Like Murakami, there is the Japanese outsider hero – Eiji Miyake, who has to deal with a variety of gangster types, strange things happen to him as he sets out on his quest, in this case to find his father, and there is, of course, a girl smarter than him. Only the ending is not Murakamiesque. Eiji Miyake is from the remote island of Yakushima. His mother, an alcoholic who has abandoned her children, was impregnated by a powerful man, who has completely disowned his children and their mother. The children – Eiji and his twin sister Anju – had been brought up by their grandmother. They do not know the identity of their father nor the whereabouts of their mother. They had never left the island till Eiji went to play in a soccer match on a neighbouring island (against his sister’s wishes) which, thanks to his heroics and his request to a local god, the team surprisingly won. Sadly the god demanded his price and when Eiji returned home, he found that his sister had drowned. Now, just about twenty-one, he sets off to find his father. The start of the novel finds him in Tokyo at the beginning of the quest, with the name of a lawyer who knew his father.

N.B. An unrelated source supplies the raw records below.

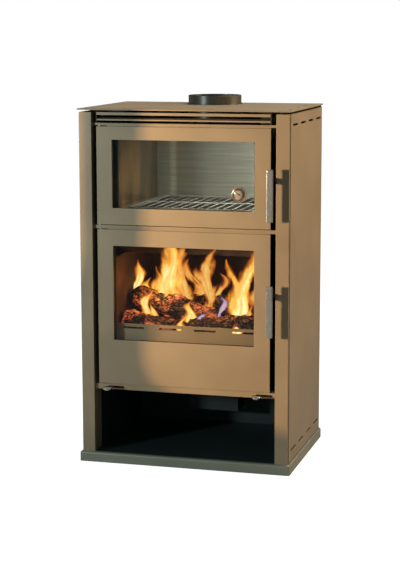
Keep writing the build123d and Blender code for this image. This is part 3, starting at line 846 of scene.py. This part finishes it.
# %% Floor
def studio_floor(reach=30.0):
    """Flat square of floor."""
    x, y = np.meshgrid([-reach, reach], [-reach, reach])
    return surface("studio_floor", np.stack([x, y, 0 * x], axis=-1))


floor = studio_floor()
floor_finish = wear("pale_floor", (0.34, 0.34, 0.34), (0.37, 0.37, 0.37), (0.7, 0.8), 0.0, 3)
floor_tree = floor_finish.node_tree
floor_shader = floor_tree.nodes["Principled BSDF"]
seen = add(floor_tree, "LightPath").outputs["Is Camera Ray"]
floor_tree.links.new(spread(floor_tree, seen, 0.0, 0.97), floor_shader.inputs["Emission Strength"])
floor_shader.inputs["Emission Color"].default_value = (1, 1, 1, 1)
floor.data.materials.append(floor_finish)
print("floor ready")

# %% [markdown]
# ## Lamps
# One small warm lamp from the front left draws crisp shadows behind the handles. Large soft lamps light the
# right side and the top. A lamp hidden under the oven's roof shows the rack, and two points of orange light
# among the logs stand for the glow of the fire.


# %% Lamps
def hang(name, light, place_at):
    """Puts a light at its place, out of the camera's sight."""
    holder = bpy.data.objects.new(name, light)
    holder.location = place_at
    holder.visible_camera = False
    bpy.context.scene.collection.objects.link(holder)
    return holder


def lamp(name, place_at, aim, size, power, colour, opening=180):
    """Soft rectangle of light that faces its aim; opening is the angle of its beam in degrees."""
    light = bpy.data.lights.new(name, "AREA")
    light.shape, light.size, light.size_y = "RECTANGLE", size[0], size[1]
    light.energy, light.color, light.spread = power, colour, math.radians(opening)
    holder = hang(name, light, place_at)
    holder.rotation_euler = (Vector(aim) - Vector(place_at)).to_track_quat("-Z", "Y").to_euler()
    return holder


MIDDLE = (0.0, 0.0, 0.55)        # middle of the stove
KEY = (-2.45, -3.33, 1.07)
WARM, PALE, FIRELIGHT = (1.0, 0.74, 0.46), (1.0, 0.95, 0.84), (1.0, 0.42, 0.12)
lamp("key", KEY, MIDDLE, (0.30, 0.30), 18.5, (1.0, 0.78, 0.54), 60)
lamp("right_softbox", (3.6, 0.85, 2.1), (0.3, 0.0, 1.08), (1.6, 1.6), 6.4, WARM, 28)
lamp("top_softbox", (1.1, 0.8, 3.3), MIDDLE, (2.0, 1.6), 66, PALE)
oven_fill = lamp("oven_fill", (0.09, FRONT + 0.16, 0.922), (0.07, FRONT + 0.26, 0.72), (0.22, 0.16), 2.5,
                 (1.0, 0.97, 0.86))
oven_fill.visible_glossy = False
for number, (x, depth, z, power) in enumerate(((-0.10, 0.10, 0.50, 1.1), (0.09, 0.08, 0.47, 0.8))):
    glow = bpy.data.lights.new(f"fire_glow_{number}", "POINT")
    glow.energy, glow.color, glow.shadow_soft_size = power, FIRELIGHT, 0.04
    hang(glow.name, glow, (x, FRONT + depth, z)).visible_glossy = False
print("lamps ready")

# %% [markdown]
# ## Gel
# A photographer cools part of a warm light with a blue sheet. This one hangs between the key and the stove,
# close to the stove's front, so its edge falls there as a soft line. It is shaped on the front plane first,
# as a strip that widens towards the floor, and then carried towards the lamp. Only light that comes straight
# from a lamp meets it; to the camera, to mirrors and to bounced light it isn't there.


# %% Gel
def widening(z, edge, more, height, softness):
    """An edge that moves by more below a height, as a smooth step down the Z axis."""
    return edge + more / (1 + np.exp((z - height) / softness))


def gel(share=0.13, rows=60):
    """Sheet between two edges on the front plane, carried a share of the way from there to the lamp."""
    z = np.linspace(-0.1, 1.15, rows)
    right = widening(z, -0.115, 0.75, 0.125, 0.035)
    left = widening(z, -0.302, -0.45, 0.40, 0.04)
    edges = np.stack([left, right], axis=-1)
    target = np.stack([edges, np.full((rows, 2), FRONT), np.stack([z, z], axis=-1)], axis=-1)
    piece = surface("key_gel", target + share * (np.array(KEY) - target))
    sheet, tree = bare("gel")
    to_surface(tree, add(tree, "BsdfTransparent", Color=(0.25, 0.40, 0.62, 1)))
    piece.data.materials.append(sheet)
    piece.visible_camera = piece.visible_glossy = piece.visible_diffuse = piece.visible_transmission = False
    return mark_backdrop(piece)


gel()
print("gel ready")

# %% [markdown]
# ## Sky
# The world is white where the camera sees it and a weak cool light for everything else.

# %% Sky
world = bpy.data.worlds.new("studio")
world.use_nodes = True
air = world.node_tree
sky = air.nodes["Background"]
seen = add(air, "LightPath").outputs["Is Camera Ray"]
air.links.new(ramp(air, seen, (0.0, (0.54, 0.82, 1.0)), (1.0, (1, 1, 1))), sky.inputs["Color"])
air.links.new(spread(air, seen, 0.15, 1.0), sky.inputs["Strength"])
bpy.context.scene.world = world
bpy.context.scene.view_settings.view_transform = "Standard"
print("sky ready")

# %% [markdown]
# ## Camera
# The camera stands in front of the stove and to its right, a little above it, with a long lens, and looks
# slightly down. A long lens from far away keeps the upright edges nearly parallel.

# %% Camera
camera = bpy.data.objects.new("camera", bpy.data.cameras.new("camera"))
camera.data.lens = 99.72
camera.data.clip_end = 60
to_left, tilt, roll = math.radians(15.603), math.radians(90 - 9.269), math.radians(-0.117)
camera.matrix_world = (Matrix.Translation((1.20825, -4.36434, 1.2281)) @ Matrix.Rotation(to_left, 4, "Z")
                       @ Matrix.Rotation(tilt, 4, "X") @ Matrix.Rotation(roll, 4, "Z"))
bpy.context.scene.collection.objects.link(camera)
bpy.context.scene.camera = camera
print("camera lens:", camera.data.lens, "mm")
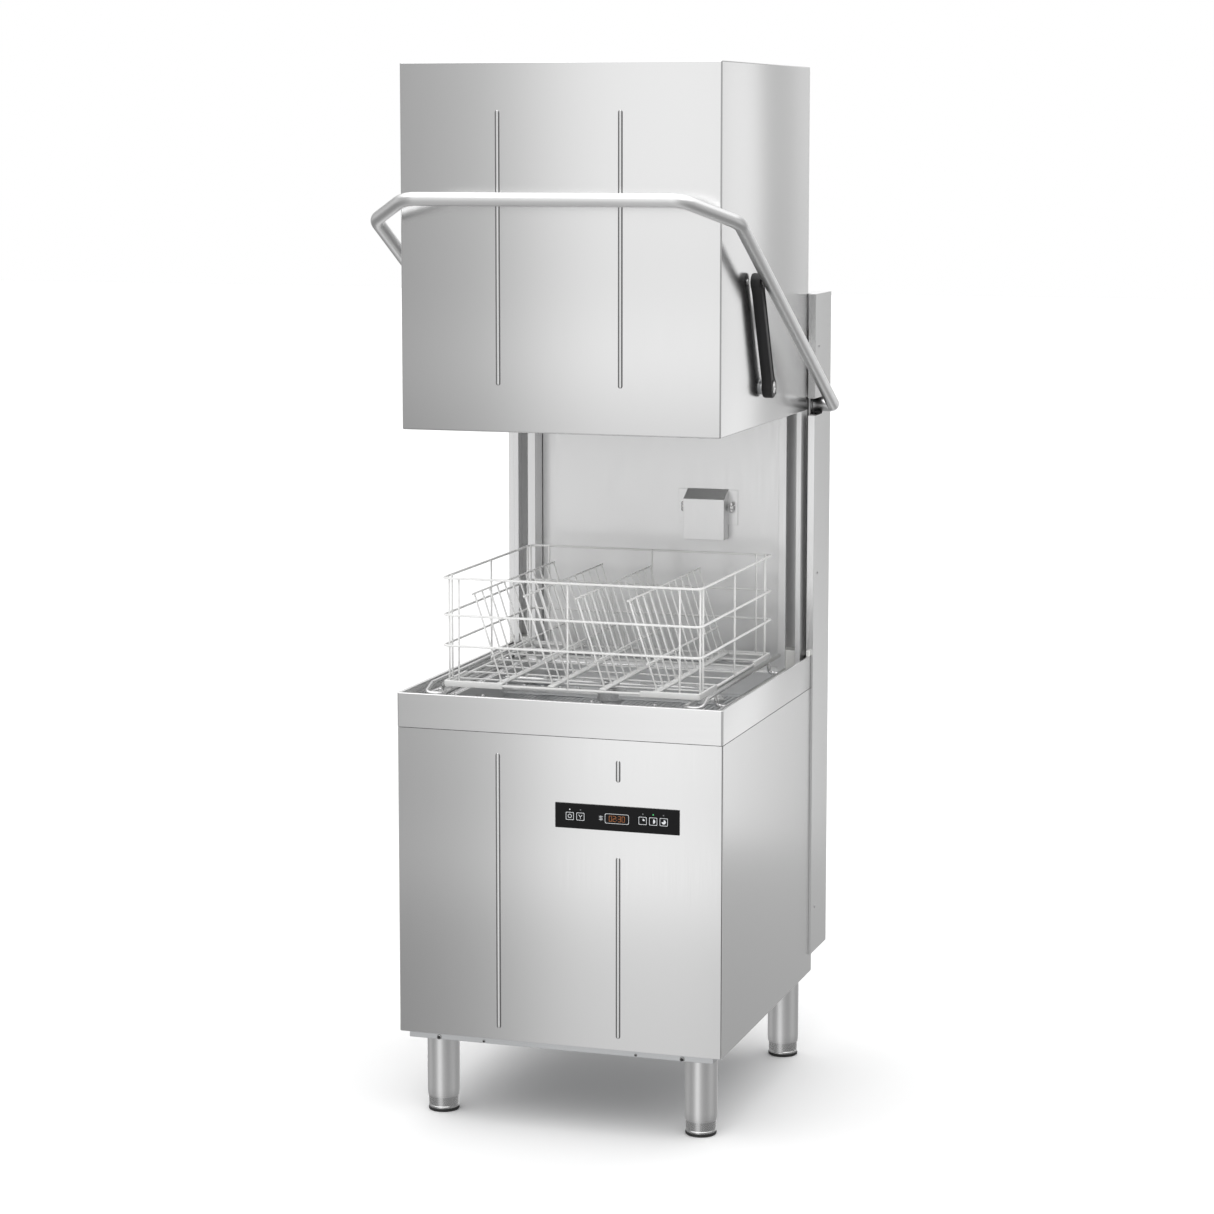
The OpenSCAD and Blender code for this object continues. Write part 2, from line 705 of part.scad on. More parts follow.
module handle() color(steel) place() {
  r = handle_d / 2;
  bar_half = 262;
  corner = 86;
  tube_end = 306.5;
  // the bail lies in one plane through the pivot, drawn flat and then tilted
  translate([0, pivot[0], pivot[1]]) rotate([-handle_angle, 0, 0]) {
    bent_pipe([[tube_end, 0, 0], [arm_x, 0, 0], [arm_x, corner - handle_len, 0],
               [bar_half, -handle_len, 0], [-bar_half, -handle_len, 0],
               [-arm_x, corner - handle_len, 0], [-arm_x, 0, 0], [-tube_end, 0, 0]], 20, r, 1.5);
  }
  both_sides() {
    rod_x([tube_end, tube_end + 6], pivot[0], pivot[1], r - 0.1);
    rod_x([277, tube_end + 1], pivot[0], pivot[1], shaft_r);
    rod_x([link_x[0] + 0.5, arm_x - 3], link_top[0], link_top[1], pin_r);
  }
}

// Levers inside the columns, from the pivot shaft to the spring hooks
module lever_arms() color(satin) place() both_sides() difference() {
  union() {
    rod_x([281, 285], pivot[0], pivot[1], 15);
    rod_x([281, 285], spring_at[1], spring_z[1], 10);
    d = [spring_at[1], spring_z[1]] - pivot;
    translate([281, pivot[0], pivot[1]]) rotate([atan2(d[1], d[0]), 0, 0])
      translate([0, 0, -8]) cube([4, norm(d), 16]);
  }
  rod_x([280, 286], pivot[0], pivot[1], shaft_r);
  rod_x([280, 286], spring_at[1], spring_z[1], 3.2);
}

// Moulded link with a round boss at each end; its lower bolt head shows outside
module link() color(dark) place() difference() {
  union() {
    rod_x(link_x, link_top[0], link_top[1], 17);
    rod_x(link_x, link_low[0], link_low[1], 20);
    d = link_low - link_top;
    translate([link_x[0], link_top[0], link_top[1]]) rotate([atan2(d[1], d[0]), 0, 0])
      translate([1, 9, -13]) cube([link_x[1] - link_x[0] - 2, norm(d) - 18, 26]);
    rod_x([link_x[1] - 2, link_x[1] + 1.5], link_low[0], link_low[1], 9);
  }
  rod_x([link_x[0] - 1, link_x[1] + 1], link_top[0], link_top[1], pin_r + run_gap);
}
module link_right() link();
module link_left() mirror([1, 0, 0]) link();

frame();
leg_tubes();
base_tray();
side_panel_left();
side_panel_right();
rear_panel();
front_panel();
screws();
table();
wash_tank();
back_wall();
vent_deflector();
column_left();
column_right();
guide_left();
guide_right();
hood_stops();
pivot_bushes();
control_fascia();
control_board();
electrical_box();
boiler();
tank_element();
wash_pump_housing();
wash_pump_motor();
drain_pump();
dosing_pumps();
inlet_valve();
drain_spigot();
cable_gland();
hoses();
manifold();
rack_guide();
tank_filter();
sump_filter();
hood_shell();
hood_frame();
hood_shoes();
handle();
lever_arms();
link_left();
link_right();
springs();
lower_wash_arm();
lower_rinse_arm();
upper_wash_arm();
upper_rinse_arm();
impeller();
rack_frame();
rack_dividers();
standpipe();
foot_front_left();
foot_front_right();
foot_rear_left();
foot_rear_right();
key_power();
key_drain();
key_short();
key_medium();
key_long();
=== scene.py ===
import json
import math

import bmesh
import bpy
from mathutils import Matrix, Vector


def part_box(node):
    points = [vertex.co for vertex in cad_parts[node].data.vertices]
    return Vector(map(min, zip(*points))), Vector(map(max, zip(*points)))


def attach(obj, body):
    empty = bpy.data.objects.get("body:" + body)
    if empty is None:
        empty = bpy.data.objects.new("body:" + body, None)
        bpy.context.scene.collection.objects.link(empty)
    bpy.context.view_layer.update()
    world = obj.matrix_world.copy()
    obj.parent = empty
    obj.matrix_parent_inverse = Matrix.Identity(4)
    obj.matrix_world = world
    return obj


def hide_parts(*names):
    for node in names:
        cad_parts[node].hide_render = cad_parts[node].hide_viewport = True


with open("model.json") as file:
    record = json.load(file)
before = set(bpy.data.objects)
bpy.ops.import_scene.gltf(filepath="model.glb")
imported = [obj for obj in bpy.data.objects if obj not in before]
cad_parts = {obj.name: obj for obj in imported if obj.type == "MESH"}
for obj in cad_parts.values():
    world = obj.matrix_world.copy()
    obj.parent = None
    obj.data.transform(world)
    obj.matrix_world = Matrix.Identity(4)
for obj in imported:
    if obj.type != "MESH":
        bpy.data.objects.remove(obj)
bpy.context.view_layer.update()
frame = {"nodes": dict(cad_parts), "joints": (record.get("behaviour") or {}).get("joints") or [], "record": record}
nodes = frame["nodes"]
joints = {j["name"]: j for j in frame["joints"]}
slots = {p["node"]: p["material_slot"] for p in frame["record"]["subparts"]}

# ---- measures, in metres ----

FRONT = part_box("table")[0].y
TABLE_LOW, TABLE_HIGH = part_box("table")
PANEL_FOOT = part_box("side_panel_right")[0].z
PIVOT = Vector(joints["handle_swing"]["pos_m"])
LINK_TOP = Vector(joints["link_right_swing"]["pos_m"])
MIDDLE_Y = joints["lower_wash_arm_spin"]["pos_m"][1]


def at(x, depth, z):
    """A point given by its depth behind the table's front edge."""
    return Vector((x, FRONT + depth, z))


# ---- mesh tools ----


def make_piece(name, bm, body, materials, slot, *replaced, crease=32):
    """Turns a bmesh into a shaded piece that rides on a body and stands for the CAD nodes named last."""
    bmesh.ops.remove_doubles(bm, verts=bm.verts, dist=1e-6)
    bmesh.ops.recalc_face_normals(bm, faces=bm.faces)
    mesh = bpy.data.meshes.new(name)
    bm.to_mesh(mesh)
    bm.free()
    obj = bpy.data.objects.new(name, mesh)
    bpy.context.scene.collection.objects.link(obj)
    for material in materials if isinstance(materials, (list, tuple)) else [materials]:
        mesh.materials.append(material)
    mesh.shade_smooth()
    mesh.set_sharp_from_angle(angle=math.radians(crease))
    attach(obj, body)
    if replaced:
        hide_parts(*replaced)
    return obj


def add_mesh(bm, part, material=0):
    """Copies the bmesh part into bm, with one material index unless it is None."""
    bmesh.ops.recalc_face_normals(part, faces=part.faces)
    for face in part.faces:
        if material is not None:
            face.material_index = material
    mesh = bpy.data.meshes.new("part")
    part.to_mesh(mesh)
    part.free()
    bm.from_mesh(mesh)
    bpy.data.meshes.remove(mesh)


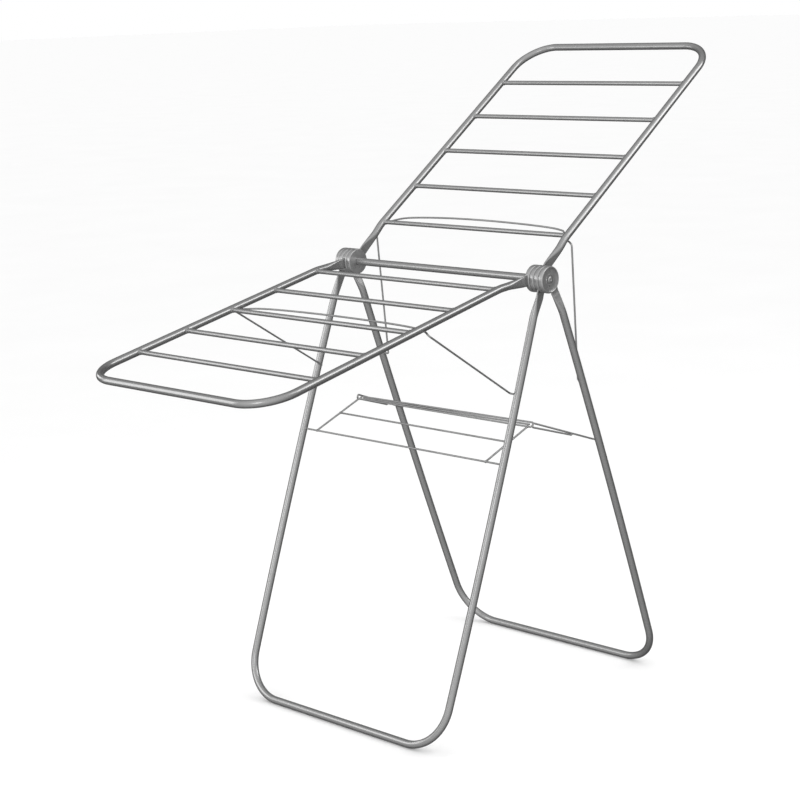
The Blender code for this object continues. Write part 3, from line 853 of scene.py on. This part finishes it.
for half in (FRONT, REAR):
    build_leg_frame(half)
    build_wing(half)
    build_discs(half)
build_hinge_axis()
build_support(FRONT, front_crossbar)
build_support(REAR, rear_crossbar)
shelf_pivot, shelf_back = build_shelf()
rear_pivot = leg_point(REAR, SHELF_PIVOT) * Vector((1, -1, 1)) + Vector((0, 0, HINGE_HEIGHT))
for number, label in enumerate(("left", "right")):
    build_link(label, number, shelf_pivot + shelf_back - rear_pivot,
               Matrix.Translation(rear_pivot))


# ---------------------------------------------------------------- floor, light, camera
FLOOR_SIZE = 200
ROOM_LOW = 0.11                      # grey of the reflected room behind the rack
ROOM_HIGH = 0.80                     # and on its bright side
BRIGHT_SIDE = (0.33, -0.80, 0.50)    # direction of the bright side


def floor_material():
    material, tree, shader, place = new_material("studio_floor")
    mottle = noise_socket(tree, place, 2.0, 3.0)
    tree.links.new(ramp_grey(tree, mottle, 0.965, 0.98), shader.inputs["Base Color"])
    shader.inputs["Roughness"].default_value = 0.95
    shader.inputs["Specular IOR Level"].default_value = 0.0
    return material


def studio_world():
    """White for the eye and for the floor, a grey room in the reflections."""
    world = bpy.data.worlds.new("studio")
    bpy.context.scene.world = world
    world.use_nodes = True
    tree = world.node_tree
    background = tree.nodes["Background"]
    background.inputs["Color"].default_value = (1.0, 1.0, 1.0, 1.0)
    background.inputs["Strength"].default_value = 1.0
    room = node(tree, "ShaderNodeBackground")
    facing = node(tree, "ShaderNodeVectorMath", operation="DOT_PRODUCT")
    tree.links.new(node(tree, "ShaderNodeTexCoord").outputs["Generated"], facing.inputs[0])
    facing.inputs[1].default_value = BRIGHT_SIDE
    brightness = ramp_value(tree, facing.outputs["Value"], 0.0, 1.0, -0.60, 0.90)
    tree.links.new(ramp_grey(tree, brightness, ROOM_LOW, ROOM_HIGH, 0.0, 1.0),
                   room.inputs["Color"])
    mix = node(tree, "ShaderNodeMixShader")
    path = node(tree, "ShaderNodeLightPath")
    tree.links.new(path.outputs["Is Glossy Ray"], mix.inputs["Fac"])
    tree.links.new(background.outputs[0], mix.inputs[1])
    tree.links.new(room.outputs[0], mix.inputs[2])
    tree.links.new(mix.outputs[0], tree.nodes["World Output"].inputs["Surface"])


def softbox(name, place, target, size, radiance):
    """A rectangular light that faces its target."""
    light = bpy.data.lights.new(name, "AREA")
    light.shape = "RECTANGLE"
    light.size, light.size_y = size
    light.energy = radiance * math.pi * size[0] * size[1]
    lamp = bpy.data.objects.new(name, light)
    bpy.context.scene.collection.objects.link(lamp)
    lamp.location = place
    way = Vector(target) - Vector(place)
    lamp.rotation_euler = way.to_track_quat("-Z", "Y").to_euler()


def place_camera(name, place, azimuth, pitch, roll, focal_length):
    """A camera that looks down by the pitch, azimuth from +Y and roll in degrees."""
    azimuth, pitch, roll = (math.radians(angle) for angle in (azimuth, pitch, roll))
    forward = Vector((-math.sin(azimuth) * math.cos(pitch), math.cos(azimuth) * math.cos(pitch),
                      -math.sin(pitch)))
    right = Vector((math.cos(azimuth), math.sin(azimuth), 0))
    upward = right.cross(forward)
    level_right = right * math.cos(roll) + upward * math.sin(roll)
    level_up = upward * math.cos(roll) - right * math.sin(roll)
    view = Matrix((level_right, level_up, -forward)).transposed().to_4x4()
    view.translation = Vector(place)
    lens = bpy.data.cameras.new(name)
    lens.lens = focal_length
    lens.sensor_width = 36
    camera = bpy.data.objects.new(name, lens)
    bpy.context.scene.collection.objects.link(camera)
    camera.matrix_world = view
    bpy.context.scene.camera = camera


bpy.ops.mesh.primitive_plane_add(size=FLOOR_SIZE)
floor = bpy.context.object
floor.name = "studio_floor"
floor.data.materials.append(floor_material())
floor.visible_glossy = False
floor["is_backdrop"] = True
studio_world()
softbox("key_softbox", (-1.25, -1.75, 1.15), (0.0, -0.7, 0.8), (0.8, 1.3), 1.15)
softbox("front_softbox", (0.9, -2.8, 1.6), (0.0, 0.0, 0.6), (0.8, 0.9), 1.3)
softbox("left_softbox", (-1.9, -0.8, 1.2), (0.0, 0.0, 0.8), (0.9, 0.5), 1.5)
softbox("right_softbox", (2.2, 1.6, 2.5), (0.1, -0.3, 0.8), (1.5, 1.2), 2.0)
softbox("top_softbox", (1.9, 0.5, 3.1), (0.1, 0.4, 1.0), (1.4, 1.4), 0.8)
place_camera("photo_camera", (2.7229, -2.9579, 1.4815), azimuth=44.044, pitch=11.792,
             roll=-1.934, focal_length=85.47)
bpy.context.scene.view_settings.view_transform = "Standard"

({"cad": [list(row) if hasattr(row, "__len__") else row for row in cad_bounds],
           "finished": [list(row) if hasattr(row, "__len__") else row
                        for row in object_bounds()]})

The novel is about his quest which is sort of successful, after many adventures and misadventures. But it is more about a naïve young man, surviving in Tokyo with the help of a motley assortment of characters. He gets involved in the Japanese criminal underworld of the Yakuza and sees two of three main Yakuza chiefs die nasty deaths. He himself is almost killed on more than one occasion. He falls in love with a diabetic musician, works in a station lost property office, where his boss kills himself by throwing himself off a high building when he is demoted, and also works in a hot as hell all night pizzeria. He is protected by his landlord who also owns a video store, the landlord’s mother, his boss at the lost property office and a woman detective, herself the victim of the Yakuza. He thinks of Anju and John Lennon, adopts a cat, has a friend who hacks into the Holy Grail of the Pentagon computer system and reunites with his mother.
It is a story well told, even if it is almost pure Murakami. The ending is inconclusive but unexpected. The messages are that it is the quest, not the result of the quest that counts and that, ultimately, it is people, and only people, that matter. If you like Murakami (with a slight twist) – and why wouldn’t you? – you will enjoy this.